With interest-free periods, make sure you can pay the entire cost of the purchase within the period – this will usually mean paying more than the minimum repayment. And be sure to know what the interest rate will be after that period – if you can’t pay the whole cost, you will be charged interest on the remaining balance.
The seller must provide you with a Disclosure Statement, which needs to have all the information about the costs of the hire purchase agreement.
- How much repayments will be
- Interest charges – how much they are, and how they are calculated
- All fees and charges, including insurance and credit check charges
- What happens if you default on payments
- If there are any early repayment fees. This is particularly important to check for on interest-free loans – are you going to get stung for paying off what you owe within the interest free period?
The disclosure statement should clearly state the total cost of the loan – what you will pay inclusive of fees and interest.

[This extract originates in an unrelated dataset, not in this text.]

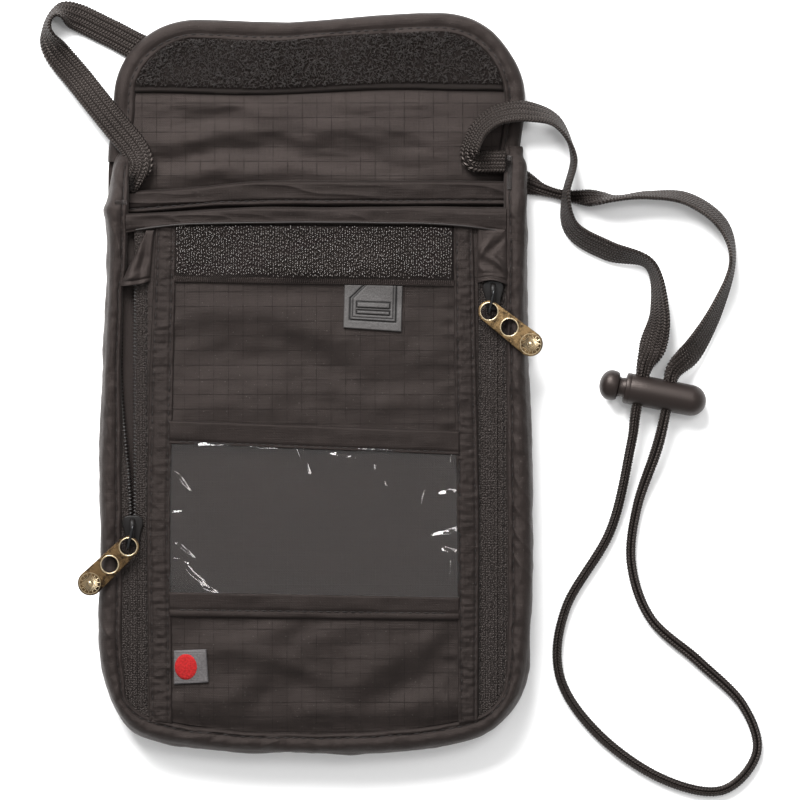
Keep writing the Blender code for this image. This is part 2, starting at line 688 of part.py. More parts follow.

If you suffer “unforeseen hardship” – such as illness, injury, or redundancy – you can apply to change the terms of the contract. You might be able to extend the time you have to pay off the remaining balance, or postpone payments without changing the interest rate.
But it’s very important that you act early – the seller doesn’t have to consider your application if you are already two months behind on payments, or if you’ve been late with your payments four times in a row.